Is anyone interested in another challenge?

Chasing Rarities

The Varied Thrush is a striped orange and gray bird that is usually found in the humid forests of the Pacific Northwest. So naturally, to have one turn up in Indiana is pretty uncommon, and two is pretty spectacular! That is exactly what is going on right now: one Varied Thrush has been reported from Evansville, and another Varied Thrush has been reported from Lafayette. I figured that the perfect way to start my Big Year was to go after this bird and get a true rarity on day one. I chose the one in Lafayette, since Evansville is a three-hour drive from home even when there is not a level-2 snow emergency.

Having just gotten home, I can safely report that the Varied Thrush probably showed up right after I left. I am sure eBird will verify this for me later. No rarity, no lifer, and nothing spectacular to start the Big Year. Oh well.

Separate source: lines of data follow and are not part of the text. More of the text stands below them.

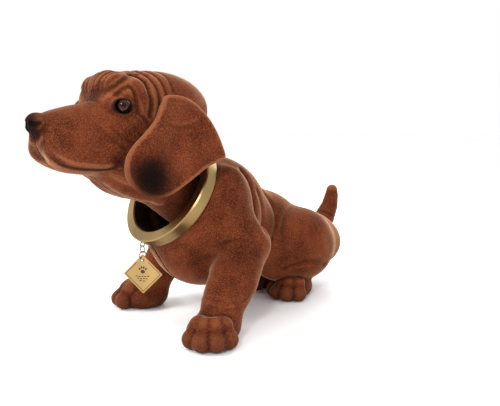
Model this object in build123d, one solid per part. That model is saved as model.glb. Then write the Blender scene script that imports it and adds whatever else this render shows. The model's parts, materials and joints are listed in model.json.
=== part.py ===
"""Flocked nodding dachshund: a hollow body with a gold collar ring, and a head that hangs in it.

Frame: the dog faces -Y, its left side is +X, up is +Z, the soles stand on Z = 0.
Every place below is given as (forward, left, up) from the collar ring's centre line, in mm,
and spot() turns it into the model's frame, whose origin is the middle of the whole footprint.
"""
import os
from math import atan2, cos, degrees, radians, sin

from build123d import *

# ---------------------------------------------------------------- driving dimensions
MID_LENGTH = -42.5        # where the middle of the dog's length lies, forward of the collar
MID_WIDTH = 7.5           # and the middle of its width, to the left of the collar
BODY_WALL = 2.0
HEAD_WALL = 1.4
GAP = 0.3                 # play between pieces that move on each other
ROOM = 400.0              # larger than the whole dog; the side of a box that cuts it in half

RING_HEIGHT = 93.0        # collar ring's centre above the ground
RING_TILT = 33.0          # its front face looks this far above straight ahead
RING_OUTER = 41.0
RING_INNER = 33.0
RING_DEPTH = 9.0
RING_CHAMFER = 0.8
SPIGOT_OUTER = 36.8       # the sleeve behind the ring that fits inside the neck
SPIGOT_DEPTH = 5.0

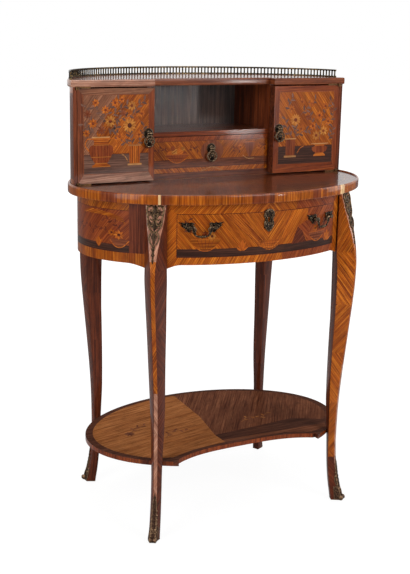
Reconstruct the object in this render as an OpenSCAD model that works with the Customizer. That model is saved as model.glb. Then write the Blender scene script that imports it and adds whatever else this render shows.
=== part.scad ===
// Tiered writing desk: an oval table on four cabriole legs with a shelf below,
// and a low cabinet of two cupboards, an open niche and a drawer on its top.
// The origin is on the floor under the middle of the oval top. The front faces -Y.

/* [Table top] */
// Half width of the oval top
top_half_w = 341; // [325:1:360]
// Half depth of the oval top
top_half_d = 237; // [228:1:250]
// Height of the raised edge of the top above the floor
top_edge_z = 741; // [725:1:760]
// Height of the whole edge band
edge_band_h = 20; // [18:0.5:24]
// How far the raised edge stands above the writing surface
lip_h = 3; // [2:0.5:6]
// Width of the raised edge
lip_w = 5; // [4:0.5:5.5]

/* [Aprons] */
// How far the aprons stand in from the edge of the top
apron_inset = 20; // [18:0.5:24]
// Thickness of the bent aprons
apron_t = 16; // [12:0.5:18]
// Height of the aprons between the legs
apron_h = 125; // [115:1:135]
// How much further the aprons come down beside the legs
bracket_drop = 8; // [4:0.5:12]
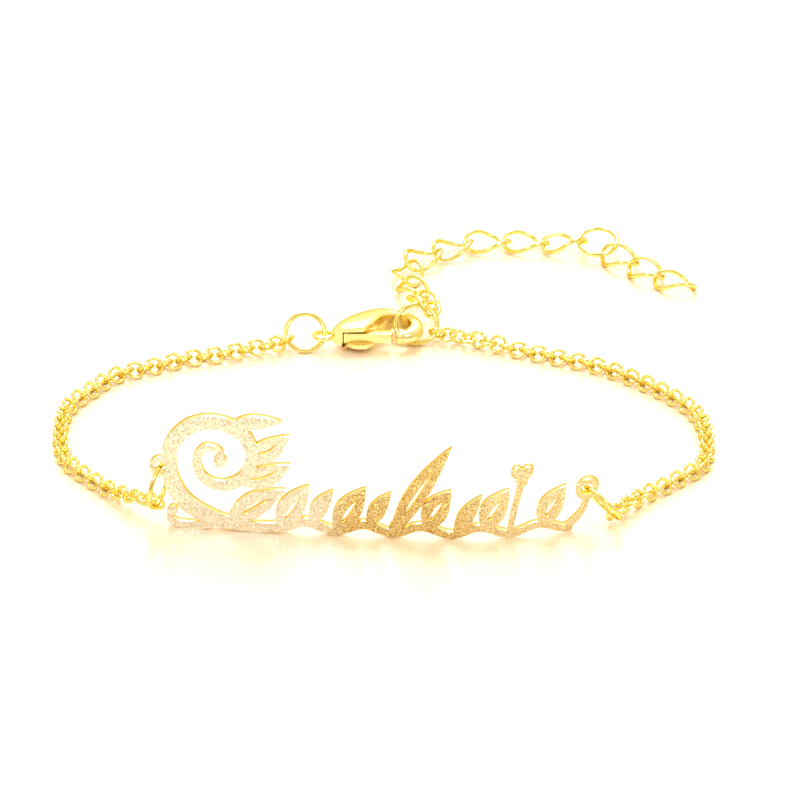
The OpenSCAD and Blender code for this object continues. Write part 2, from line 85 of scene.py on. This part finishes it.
tent_front_strength = 0.75
tent_back_strength = 1.35
tent = bpy.data.worlds.new("white_tent")
tent.use_nodes = True
tent.node_tree.nodes.clear()
direction = add_node(tent.node_tree, "ShaderNodeTexCoord")
direction_parts = add_node(
    tent.node_tree, "ShaderNodeSeparateXYZ", {"Vector": direction.outputs["Generated"]}
)
tent_ramp = add_node(
    tent.node_tree, "ShaderNodeValToRGB", {"Fac": direction_parts.outputs["Z"]}
)
tent_ramp.color_ramp.elements[0].position = 0.0
tent_ramp.color_ramp.elements[0].color = linear("#bfa77e")
tent_ramp.color_ramp.elements[1].position = 0.2
tent_ramp.color_ramp.elements[1].color = linear("#fff0da")
tent_side = add_node(
    tent.node_tree,
    "ShaderNodeMapRange",
    {
        "Value": direction_parts.outputs["Y"],
        "From Min": -0.8,
        "From Max": 0.8,
        "To Min": tent_front_strength,
        "To Max": tent_back_strength,
    },
)
tent_light = add_node(
    tent.node_tree,
    "ShaderNodeBackground",
    {"Color": tent_ramp.outputs["Color"], "Strength": tent_side.outputs["Result"]},
)
add_node(
    tent.node_tree, "ShaderNodeOutputWorld", {"Surface": tent_light.outputs["Background"]}
)
bpy.context.scene.world = tent

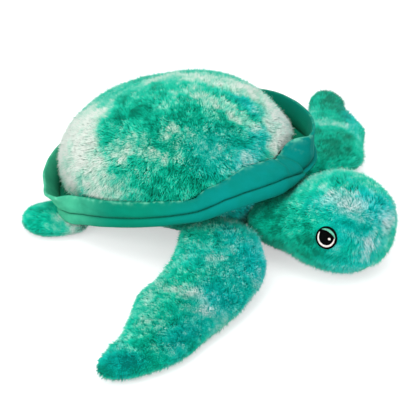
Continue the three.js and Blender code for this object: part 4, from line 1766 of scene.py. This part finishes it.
@dataclass
class Eye:
    """One embroidered eye, laid over the plush of the head. Sizes are in millimetres."""

    side: Side
    half_width: float = 9.8
    half_height: float = 10.7
    white_radius: float = 8.1
    pupil_radius: float = 6.4
    droop: float = 1.9
    lift: float = 1.7
    thread: float = 0.42
    closeness: float = 0.8
    upright: float = 1.2
    round_eye: float = 15.0
    ahead_degrees: float = -10.0
    white_span: tuple[float, float] = (150, 374)
    white_depth: float = 2.2
    lid_span: tuple[float, float] = (14, 128)
    lid_depth: float = 2.5
    lid_lift: float = 0.3
    glint_radius: float = 1.25
    glint_place: tuple[float, float] = (3.3, 0.3)
    lens_rings: tuple[tuple[float, float], ...] = (
        (1.0, -1.6), (1.01, 0.0), (0.985, 0.55), (0.93, 0.85), (0.7, 1.0), (0.35, 1.08),
    )
    lens_points: int = 48

    def prepare(self, skin: bpy.types.Object) -> None:
        """Finds the eye's own axes and the curve of the head round it.

        Args:
            skin: the head's plush skin.
        """
        low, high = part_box(f"eye_black_{self.side.name.lower()}")
        self.centre = (low + high) / 2
        places, normals = places_of(skin.data), normals_of(skin.data)
        near = np.linalg.norm(places - np.array(self.centre), axis=1) < self.round_eye * MM
        self.normal = Vector(normals[near].mean(0)).normalized()
        turn = math.radians(self.ahead_degrees)
        ahead = Vector((math.cos(turn), math.sin(turn), 0))
        self.ahead = (ahead - self.normal * ahead.dot(self.normal)).normalized()
        self.up = self.ahead.cross(self.normal) * -self.side.value
        if self.up.z < 0:
            self.up = -self.up
        self.centre -= self.up * self.droop * MM
        away = places[near] - np.array(self.centre)
        f, v, h = (away @ np.array(axis) for axis in (self.ahead, self.up, self.normal))
        terms = np.stack([np.ones_like(f), f, v, f * f, v * v, f * v], 1)
        self.curve = np.linalg.lstsq(terms, h, rcond=None)[0]

    def at(self, f: float, v: float, lift: float) -> Vector:
        """A point over the head: ahead, up and out of the skin, in millimetres."""
        a, b = f * MM, v * MM
        high = float(np.dot(self.curve, [1, a, b, a * a, b * b, a * b])) + lift * MM
        return self.centre + self.ahead * a + self.up * b + self.normal * high

    def polar(self, radius: float, degrees: float, lift: float) -> Vector:
        """The same, by a radius of the eye's oval and an angle."""
        angle = math.radians(degrees)
        tall = self.half_height / self.half_width
        return self.at(radius * math.cos(angle), radius * tall * math.sin(angle), lift)

    def lens(self) -> tuple[list[Vector], list[list[int]]]:
        """The closed cushion of black thread under the stitches, as points and faces."""
        rings, count = self.lens_rings, self.lens_points
        points = [
            self.polar(self.half_width * share, 360 * j / count, self.lift - 1.0 + lift)
            for share, lift in rings
            for j in range(count)
        ]
        faces = ring_faces(len(rings), count, closed=False)
        points += [self.at(0, 0, self.lift - 2.6), self.at(0, 0, self.lift + 0.1)]
        last = (len(rings) - 1) * count
        faces += [[(j + 1) % count, j, last + count] for j in range(count)]
        faces += [[last + j, last + (j + 1) % count, last + count + 1] for j in range(count)]
        return points, faces

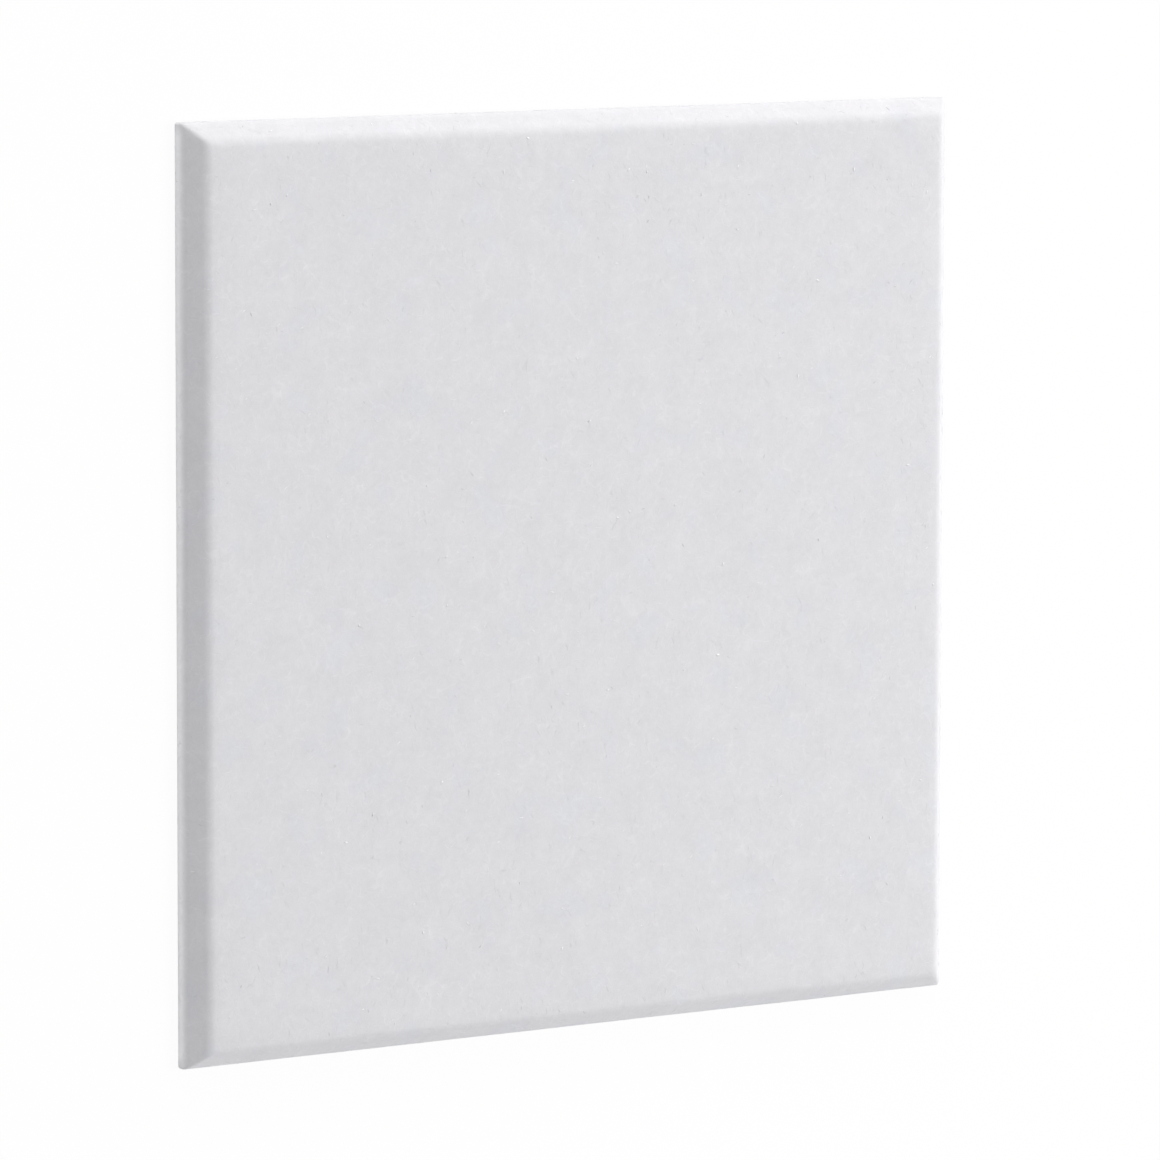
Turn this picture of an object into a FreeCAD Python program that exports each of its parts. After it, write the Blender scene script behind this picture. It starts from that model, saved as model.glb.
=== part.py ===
"""Bevelled acoustic wall tile, pressed from polyester felt in one piece.

Units are millimetres. The tile lies on its back: +Z is the way its face looks,
+X and +Y run along its sides, and the origin is the middle of its back face.
"""
import FreeCAD
import Part
import math
import os

# Outer size of the tile
side_length = 300.0
thickness = 10.0

# Edge section, from the back face up to the front face
land_height = 4.0
bevel_angle = 45.0

# Soft arrises that the hot press and the cutter leave on felt
back_arris_radius = 1.0
land_arris_radius = 5.0
front_arris_radius = 5.0
corner_radius = 1.0

# The section runs this far past the sides before the other section trims it
trim_overrun = 10.0

half_side = side_length / 2
bevel_run = (thickness - land_height) / math.tan(math.radians(bevel_angle))
half_face = half_side - bevel_run


def corner_arc(before, corner, after, radius):
    """The arc of this radius that is tangent to both straight lines at a corner."""
    to_before = (before - corner).normalize()
    to_after = (after - corner).normalize()
    half_angle = to_before.getAngle(to_after) / 2
    tangent_length = radius / math.tan(half_angle)
    centre_distance = radius / math.sin(half_angle)
    bisector = (to_before + to_after).normalize()
    start = corner + to_before * tangent_length
    middle = corner + bisector * (centre_distance - radius)
    end = corner + to_after * tangent_length
    return Part.Arc(start, middle, end)


def rounded_outline(corners, radii):
    """A closed wire of straight lines, with a tangent arc at each corner."""
    count = len(corners)
    arcs = []
    for index in range(count):
        before = corners[index - 1]
        after = corners[(index + 1) % count]
        arcs.append(corner_arc(before, corners[index], after, radii[index]))
    edges = []
    for index in range(count):
        arc = arcs[index]
        next_arc = arcs[(index + 1) % count]
        edges.append(arc.toShape())
        edges.append(Part.LineSegment(arc.EndPoint, next_arc.StartPoint).toShape())
    return Part.Wire(edges)


def edge_to_edge_section():
    """The tile's section across its width: back, lands, bevels and front face."""
    corners = [
        FreeCAD.Vector(-half_side, 0, 0),
        FreeCAD.Vector(half_side, 0, 0),
        FreeCAD.Vector(half_side, 0, land_height),
        FreeCAD.Vector(half_face, 0, thickness),
        FreeCAD.Vector(-half_face, 0, thickness),
        FreeCAD.Vector(-half_side, 0, land_height),
    ]
    radii = [
        back_arris_radius,
        back_arris_radius,
        land_arris_radius,
        front_arris_radius,
        front_arris_radius,
        land_arris_radius,
    ]
    return Part.Face(rounded_outline(corners, radii))


def section_bar():
    """The section run out along Y, past both sides of the tile."""
    bar_length = side_length + 2 * trim_overrun
    bar = edge_to_edge_section().extrude(FreeCAD.Vector(0, bar_length, 0))
    bar.translate(FreeCAD.Vector(0, -bar_length / 2, 0))
    return bar


def plan_prism():
    """The tile's square plan with its small corner radii, taller than the tile."""
    corners = [
        FreeCAD.Vector(-half_side, -half_side, -trim_overrun),
        FreeCAD.Vector(half_side, -half_side, -trim_overrun),
        FreeCAD.Vector(half_side, half_side, -trim_overrun),
        FreeCAD.Vector(-half_side, half_side, -trim_overrun),
    ]
    plan = Part.Face(rounded_outline(corners, [corner_radius] * len(corners)))
    return plan.extrude(FreeCAD.Vector(0, 0, thickness + 2 * trim_overrun))


def felt_panel():
    """Two like bars trim each other, which mitres the bevels at the corners."""
    bar_along_y = section_bar()
    bar_along_x = section_bar()
    bar_along_x.rotate(FreeCAD.Vector(0, 0, 0), FreeCAD.Vector(0, 0, 1), 90)
    mitred = bar_along_y.common(bar_along_x)
    return mitred.common(plan_prism()).removeSplitter()


def write_part(name, shape):
    """One closed solid to one STEP file, with its size printed."""
    solid = shape.Solids[0]
    box = solid.BoundBox
    solid.exportStep("parts/" + name + ".step")
    print(name, "solids", len(shape.Solids), "valid", solid.isValid(), "faces", len(solid.Faces))
    print("size mm", round(box.XLength, 3), round(box.YLength, 3), round(box.ZLength, 3))
    print("volume mm3", round(solid.Volume, 1))


os.makedirs("parts", exist_ok=True)
write_part("felt_panel", felt_panel())
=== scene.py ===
import bisect
import itertools
import math
import random

import bmesh
import bpy
from mathutils import Matrix, Vector, noise


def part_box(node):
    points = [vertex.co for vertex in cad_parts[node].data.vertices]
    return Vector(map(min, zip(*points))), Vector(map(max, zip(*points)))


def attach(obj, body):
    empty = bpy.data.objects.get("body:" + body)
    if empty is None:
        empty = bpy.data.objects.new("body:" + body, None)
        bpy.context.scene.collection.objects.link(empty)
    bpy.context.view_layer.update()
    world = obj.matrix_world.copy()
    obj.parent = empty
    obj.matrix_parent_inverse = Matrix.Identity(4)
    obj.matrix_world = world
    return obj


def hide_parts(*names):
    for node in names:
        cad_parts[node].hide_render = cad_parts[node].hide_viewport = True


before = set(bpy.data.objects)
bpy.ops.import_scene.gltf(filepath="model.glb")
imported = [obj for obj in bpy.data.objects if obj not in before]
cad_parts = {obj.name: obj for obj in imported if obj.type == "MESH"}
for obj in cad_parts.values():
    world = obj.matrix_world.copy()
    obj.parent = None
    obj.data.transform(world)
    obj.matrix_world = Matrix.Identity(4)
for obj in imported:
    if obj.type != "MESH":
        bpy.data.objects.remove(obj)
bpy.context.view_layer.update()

# Sizes in metres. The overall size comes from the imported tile, which lies on its back with its face up
MILLIMETRE = 0.001
tile_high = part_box("felt_panel")[1]
HALF_SIDE = tile_high[0]
THICKNESS = tile_high[2]

# Edge section, from the back up to the face
BACK_ARRIS_RADIUS = 1.0 * MILLIMETRE
LAND_HEIGHT = 4.0 * MILLIMETRE
LAND_ARRIS_RADIUS = 5.0 * MILLIMETRE
BEVEL_ANGLE = math.radians(45.0)
FRONT_ARRIS_RADIUS = 4.8 * MILLIMETRE
CORNER_RADIUS = 1.0 * MILLIMETRE
MITRE_RADIUS = 1.4 * MILLIMETRE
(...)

I do think it’s pretty appropriate that the first bird I saw this year was the state bird of Indiana, the always reliable Northern Cardinal. Bird #001 was seen while taking the dog out this morning. The rest of the year birds are as follows: 002 American Robin, 003 American Crow, 004 European Starling, 005 Canada Goose, 006 Tufted Titmouse, 007 Carolina Chickadee, 008 White-Breasted Nuthatch, 009 Carolina Wren, 010 Downy Woodpecker, 011 Blue Jay, 012 Song Sparrow, 013 Belted Kingfisher, 014 Brown Creeper, 015 Dark-Eyed Junco, 016 American Tree Sparrow, 017 Red-Bellied Woodpecker, 018 House Sparrow, 019 Eastern Bluebird, and 020 Mourning Dove.

#014 Brown Creeper

#014 Brown Creeper

I probably could have gotten a much, much larger list on day one had I stuck to the basics and went somewhere I know well, but I’ll chalk this up as a learning experience. And hey, if I didn’t make the hour drive up to Lafayette, I never would have gotten this exact picture of a Brown Creeper!